[CAD and scene scripts]
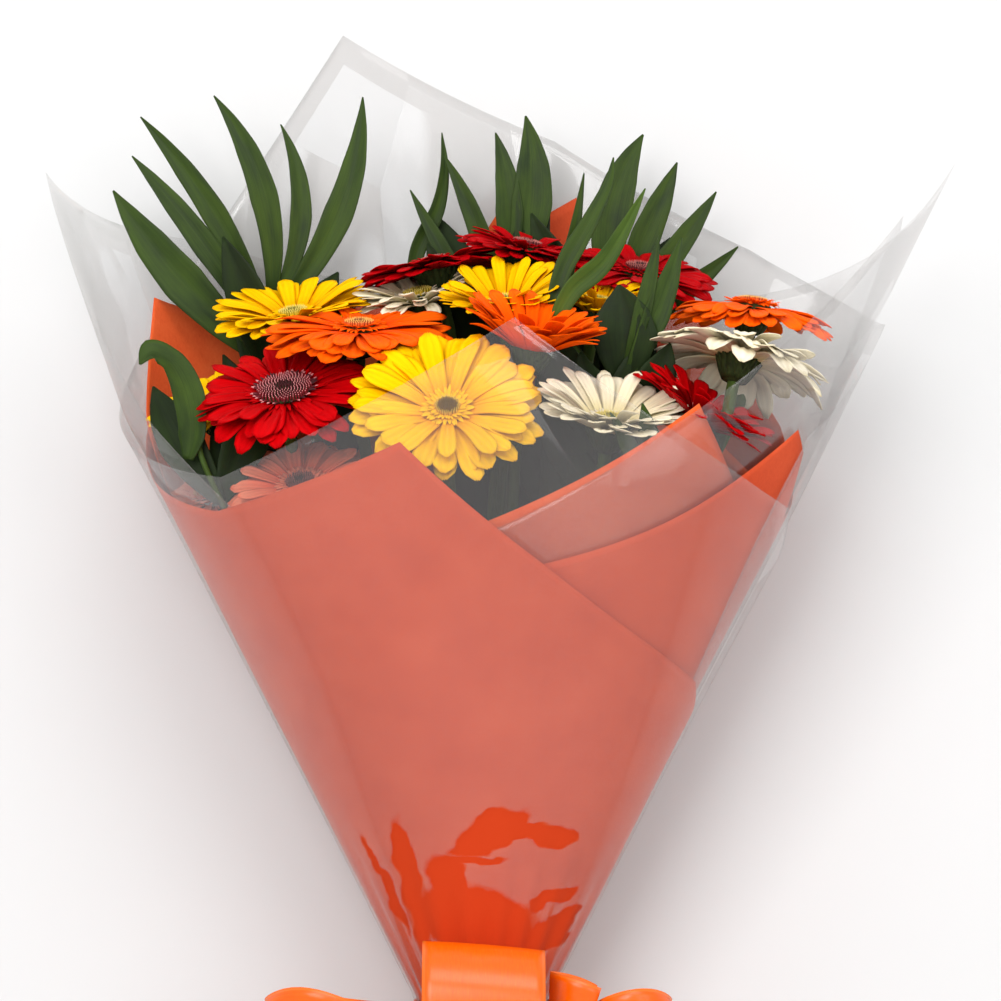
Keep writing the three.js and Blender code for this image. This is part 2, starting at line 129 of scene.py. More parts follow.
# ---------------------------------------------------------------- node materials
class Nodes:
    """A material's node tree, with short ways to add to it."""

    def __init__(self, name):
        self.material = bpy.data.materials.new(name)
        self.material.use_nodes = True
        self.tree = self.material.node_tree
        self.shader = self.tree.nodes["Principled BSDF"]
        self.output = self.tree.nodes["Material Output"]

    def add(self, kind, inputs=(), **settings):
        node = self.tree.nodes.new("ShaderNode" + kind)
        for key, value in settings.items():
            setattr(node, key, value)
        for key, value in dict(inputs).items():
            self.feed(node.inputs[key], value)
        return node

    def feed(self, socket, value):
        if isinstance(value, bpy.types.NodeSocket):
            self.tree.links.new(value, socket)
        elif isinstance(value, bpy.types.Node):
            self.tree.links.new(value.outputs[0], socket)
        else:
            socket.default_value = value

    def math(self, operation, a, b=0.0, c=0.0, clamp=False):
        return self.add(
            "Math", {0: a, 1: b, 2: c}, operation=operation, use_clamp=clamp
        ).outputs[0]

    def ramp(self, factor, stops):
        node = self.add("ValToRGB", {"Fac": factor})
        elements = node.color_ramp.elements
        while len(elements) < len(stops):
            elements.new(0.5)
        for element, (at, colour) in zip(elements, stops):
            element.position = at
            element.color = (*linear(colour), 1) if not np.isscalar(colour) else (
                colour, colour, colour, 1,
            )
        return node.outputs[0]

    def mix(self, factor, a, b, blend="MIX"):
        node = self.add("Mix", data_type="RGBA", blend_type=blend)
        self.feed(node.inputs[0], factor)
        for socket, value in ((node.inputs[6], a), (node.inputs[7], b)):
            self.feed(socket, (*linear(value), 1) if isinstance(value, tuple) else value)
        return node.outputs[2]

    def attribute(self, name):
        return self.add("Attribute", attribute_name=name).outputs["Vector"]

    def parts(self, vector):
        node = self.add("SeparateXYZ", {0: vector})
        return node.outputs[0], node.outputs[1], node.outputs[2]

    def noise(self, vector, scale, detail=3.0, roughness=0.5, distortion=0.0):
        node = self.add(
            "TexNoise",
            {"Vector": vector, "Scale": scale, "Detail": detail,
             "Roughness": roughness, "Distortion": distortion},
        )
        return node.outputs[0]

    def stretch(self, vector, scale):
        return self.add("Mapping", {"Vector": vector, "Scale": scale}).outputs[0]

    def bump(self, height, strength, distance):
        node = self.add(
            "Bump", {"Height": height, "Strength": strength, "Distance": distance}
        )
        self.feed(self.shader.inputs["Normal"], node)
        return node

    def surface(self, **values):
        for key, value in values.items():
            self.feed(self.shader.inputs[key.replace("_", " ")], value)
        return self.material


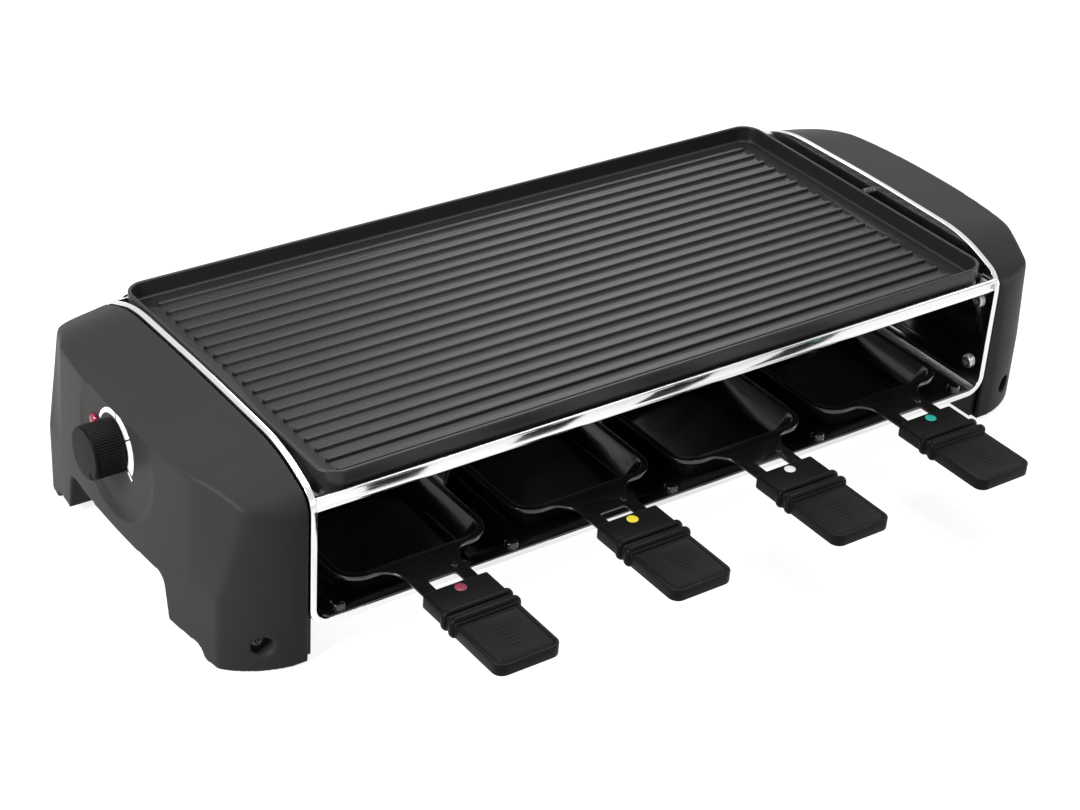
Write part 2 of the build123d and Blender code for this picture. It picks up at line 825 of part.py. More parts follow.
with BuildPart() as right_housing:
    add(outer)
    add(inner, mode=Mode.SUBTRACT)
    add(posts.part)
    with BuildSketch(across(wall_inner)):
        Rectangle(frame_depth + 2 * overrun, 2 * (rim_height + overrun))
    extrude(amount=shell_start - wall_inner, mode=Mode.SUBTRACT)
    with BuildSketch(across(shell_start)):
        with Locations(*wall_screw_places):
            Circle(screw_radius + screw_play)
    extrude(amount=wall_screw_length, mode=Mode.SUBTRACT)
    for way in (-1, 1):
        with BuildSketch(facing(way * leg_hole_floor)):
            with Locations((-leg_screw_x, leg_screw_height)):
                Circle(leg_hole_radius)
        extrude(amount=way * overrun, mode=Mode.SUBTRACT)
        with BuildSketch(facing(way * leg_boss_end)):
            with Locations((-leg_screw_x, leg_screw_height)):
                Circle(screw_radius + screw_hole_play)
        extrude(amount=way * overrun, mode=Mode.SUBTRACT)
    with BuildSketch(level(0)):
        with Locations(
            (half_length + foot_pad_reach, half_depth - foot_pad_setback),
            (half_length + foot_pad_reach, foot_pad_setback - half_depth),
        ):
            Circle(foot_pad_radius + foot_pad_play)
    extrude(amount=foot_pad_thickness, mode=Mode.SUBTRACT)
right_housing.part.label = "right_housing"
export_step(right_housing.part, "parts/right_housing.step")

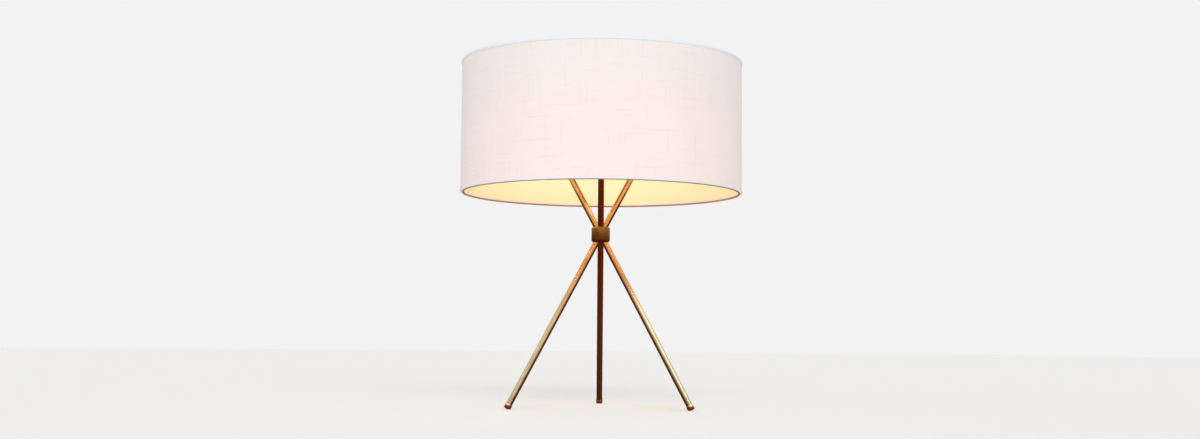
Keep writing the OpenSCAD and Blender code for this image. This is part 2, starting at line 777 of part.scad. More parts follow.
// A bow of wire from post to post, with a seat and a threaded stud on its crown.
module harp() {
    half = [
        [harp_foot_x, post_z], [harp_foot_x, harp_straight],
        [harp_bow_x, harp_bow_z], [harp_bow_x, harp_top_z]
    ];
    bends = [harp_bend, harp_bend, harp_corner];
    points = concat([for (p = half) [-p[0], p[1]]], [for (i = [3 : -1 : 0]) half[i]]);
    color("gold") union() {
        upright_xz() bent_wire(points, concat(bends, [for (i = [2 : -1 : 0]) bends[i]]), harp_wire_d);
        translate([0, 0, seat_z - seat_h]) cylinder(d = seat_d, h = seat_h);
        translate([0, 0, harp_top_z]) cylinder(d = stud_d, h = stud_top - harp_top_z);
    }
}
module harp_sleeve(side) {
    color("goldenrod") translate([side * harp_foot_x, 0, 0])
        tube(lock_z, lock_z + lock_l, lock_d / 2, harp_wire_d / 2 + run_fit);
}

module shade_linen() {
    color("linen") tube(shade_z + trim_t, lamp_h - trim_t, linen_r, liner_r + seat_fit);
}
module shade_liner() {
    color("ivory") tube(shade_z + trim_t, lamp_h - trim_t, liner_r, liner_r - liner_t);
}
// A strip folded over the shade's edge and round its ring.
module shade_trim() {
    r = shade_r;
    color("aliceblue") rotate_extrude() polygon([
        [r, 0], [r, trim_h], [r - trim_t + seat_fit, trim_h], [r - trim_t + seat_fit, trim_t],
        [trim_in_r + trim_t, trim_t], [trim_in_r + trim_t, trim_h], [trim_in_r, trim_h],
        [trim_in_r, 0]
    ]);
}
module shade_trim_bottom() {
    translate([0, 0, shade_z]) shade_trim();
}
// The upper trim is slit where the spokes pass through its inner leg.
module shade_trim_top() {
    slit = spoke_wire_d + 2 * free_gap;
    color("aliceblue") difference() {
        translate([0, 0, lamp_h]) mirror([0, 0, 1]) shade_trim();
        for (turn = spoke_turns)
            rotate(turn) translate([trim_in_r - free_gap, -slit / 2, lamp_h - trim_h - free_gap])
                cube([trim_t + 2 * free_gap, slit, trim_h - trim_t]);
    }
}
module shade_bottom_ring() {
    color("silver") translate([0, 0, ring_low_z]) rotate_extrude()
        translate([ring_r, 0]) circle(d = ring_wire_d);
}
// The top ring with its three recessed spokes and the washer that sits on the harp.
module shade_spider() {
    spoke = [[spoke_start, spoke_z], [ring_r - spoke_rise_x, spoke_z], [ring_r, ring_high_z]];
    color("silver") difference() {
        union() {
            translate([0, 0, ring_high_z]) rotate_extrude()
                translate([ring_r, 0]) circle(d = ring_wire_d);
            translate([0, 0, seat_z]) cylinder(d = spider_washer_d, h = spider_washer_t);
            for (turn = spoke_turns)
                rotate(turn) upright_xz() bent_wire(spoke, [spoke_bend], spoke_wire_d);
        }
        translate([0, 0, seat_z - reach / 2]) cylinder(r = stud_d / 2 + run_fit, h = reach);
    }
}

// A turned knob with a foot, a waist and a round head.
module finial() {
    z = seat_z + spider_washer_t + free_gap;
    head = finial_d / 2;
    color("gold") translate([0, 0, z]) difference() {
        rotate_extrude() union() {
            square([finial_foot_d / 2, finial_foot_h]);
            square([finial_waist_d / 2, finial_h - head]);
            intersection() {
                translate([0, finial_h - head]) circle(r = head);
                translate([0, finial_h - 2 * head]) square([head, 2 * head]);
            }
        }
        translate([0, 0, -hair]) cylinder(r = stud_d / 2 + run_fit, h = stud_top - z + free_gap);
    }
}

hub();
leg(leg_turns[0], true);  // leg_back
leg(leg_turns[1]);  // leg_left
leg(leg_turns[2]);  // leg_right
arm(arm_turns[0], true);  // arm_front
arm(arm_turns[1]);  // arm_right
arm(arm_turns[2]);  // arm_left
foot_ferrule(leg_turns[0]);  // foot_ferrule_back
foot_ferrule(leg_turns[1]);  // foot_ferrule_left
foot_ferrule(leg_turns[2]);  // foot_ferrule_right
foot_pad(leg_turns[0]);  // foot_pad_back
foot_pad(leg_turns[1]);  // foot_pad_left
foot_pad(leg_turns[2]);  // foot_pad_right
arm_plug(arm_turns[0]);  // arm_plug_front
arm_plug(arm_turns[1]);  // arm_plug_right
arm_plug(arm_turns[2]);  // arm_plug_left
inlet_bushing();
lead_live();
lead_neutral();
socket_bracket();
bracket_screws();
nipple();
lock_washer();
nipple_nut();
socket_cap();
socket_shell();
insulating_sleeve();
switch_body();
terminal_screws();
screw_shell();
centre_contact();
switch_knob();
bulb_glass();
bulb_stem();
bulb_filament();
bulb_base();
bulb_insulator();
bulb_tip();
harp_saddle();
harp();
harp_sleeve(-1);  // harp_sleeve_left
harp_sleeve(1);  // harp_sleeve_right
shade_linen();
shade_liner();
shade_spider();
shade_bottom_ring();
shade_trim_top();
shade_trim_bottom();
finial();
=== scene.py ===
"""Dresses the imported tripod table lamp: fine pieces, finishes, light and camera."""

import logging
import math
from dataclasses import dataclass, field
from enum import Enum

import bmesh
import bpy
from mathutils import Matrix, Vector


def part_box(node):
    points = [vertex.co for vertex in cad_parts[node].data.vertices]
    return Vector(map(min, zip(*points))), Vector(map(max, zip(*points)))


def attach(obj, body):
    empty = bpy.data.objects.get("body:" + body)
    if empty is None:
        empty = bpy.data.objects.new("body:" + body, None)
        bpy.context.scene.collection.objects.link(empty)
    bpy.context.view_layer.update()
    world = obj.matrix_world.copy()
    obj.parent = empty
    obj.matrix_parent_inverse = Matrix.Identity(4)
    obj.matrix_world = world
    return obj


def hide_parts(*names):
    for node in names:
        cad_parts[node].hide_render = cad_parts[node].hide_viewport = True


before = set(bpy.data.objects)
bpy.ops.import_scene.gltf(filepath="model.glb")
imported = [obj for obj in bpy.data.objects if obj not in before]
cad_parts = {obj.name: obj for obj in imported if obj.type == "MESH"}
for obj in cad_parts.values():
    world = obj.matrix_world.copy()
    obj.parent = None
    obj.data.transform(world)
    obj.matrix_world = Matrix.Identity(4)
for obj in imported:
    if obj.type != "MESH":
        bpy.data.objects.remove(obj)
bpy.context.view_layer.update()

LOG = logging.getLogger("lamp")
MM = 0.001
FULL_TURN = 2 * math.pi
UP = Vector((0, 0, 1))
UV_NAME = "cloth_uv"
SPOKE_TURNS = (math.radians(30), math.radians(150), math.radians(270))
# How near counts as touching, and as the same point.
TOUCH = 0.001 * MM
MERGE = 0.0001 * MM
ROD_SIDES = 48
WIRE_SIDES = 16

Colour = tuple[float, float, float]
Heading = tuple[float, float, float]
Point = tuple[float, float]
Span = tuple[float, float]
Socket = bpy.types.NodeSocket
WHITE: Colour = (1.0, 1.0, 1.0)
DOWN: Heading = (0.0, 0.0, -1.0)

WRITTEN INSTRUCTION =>
The lines to return run from the one containing "shade_liner();" down to the one containing "zip(*points))), Vector(map(max, zip(*points)))"; give them exactly, both included, and no others.

EXERCISE RESULT =>
shade_liner();
shade_spider();
shade_bottom_ring();
shade_trim_top();
shade_trim_bottom();
finial();
=== scene.py ===
"""Dresses the imported tripod table lamp: fine pieces, finishes, light and camera."""

import logging
import math
from dataclasses import dataclass, field
from enum import Enum

import bmesh
import bpy
from mathutils import Matrix, Vector


def part_box(node):
    points = [vertex.co for vertex in cad_parts[node].data.vertices]
    return Vector(map(min, zip(*points))), Vector(map(max, zip(*points)))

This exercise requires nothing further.